The 2019 Buckeyes deserve to be remembered for more than one officiating and replay crew in Glendale that gargled its own diarrhea in a big moment. History will eventually fit this season into a continuum that transitions eras from Urban Meyer into Ryan Day. Right now, the Fiesta Bowl is an exposed wound. It will never sting more than it does right now.
Six years ago Buckeye fans were mourning a missed title opportunity behind the formidable Braxton Miller-Carlos Hyde power spread attack, which was ultimately felled by Ohio State's inability to put Wisconsin away more quickly. This created a hole in the Death Star the program inadequately filled with Pitt Brown, which was exploited and exploded by both Sparty and Clemson.
Hyde, who would have been in New York City that December had he not been suspended for three games, was gone. Corey Linsley, Jack Mewhort and Andrew Norwell were all out of eligibility en route to being multi-millionaires. Noah Spence, Ryan Shazier and Bradley Roby would not return. Miller, as it turned out, had played his final snap as quarterback. The 2014 team would be practically unrecognizable.

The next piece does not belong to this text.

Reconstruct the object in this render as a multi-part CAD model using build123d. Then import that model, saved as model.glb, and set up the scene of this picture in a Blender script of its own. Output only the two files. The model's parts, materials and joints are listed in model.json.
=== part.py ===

A generational team that had won 24 straight games collapsed, and a window appeared to be closed. It only took a year for that sting to subside, because Ohio State football is a tree that has been growing far longer than we've been around to enjoy it. The dark ring created by the 2013 season had the good fortune of being pushed out by its successor.
The 2019 Buckeyes followed a mostly joyless 2018 campaign that perfectly captured the entitlement that's issued to every Ohio State fan, where even just winning isn't enough. Another window has closed on what was a championship-level edition in every aspect except the one the matters.
It required a cadence of worst-case scenarios to deny it the shot to be remembered by another banner in the north end zone. Ironically, the best-case scenario for the outgoing Buckeyes would be matching the 2013 team's fate.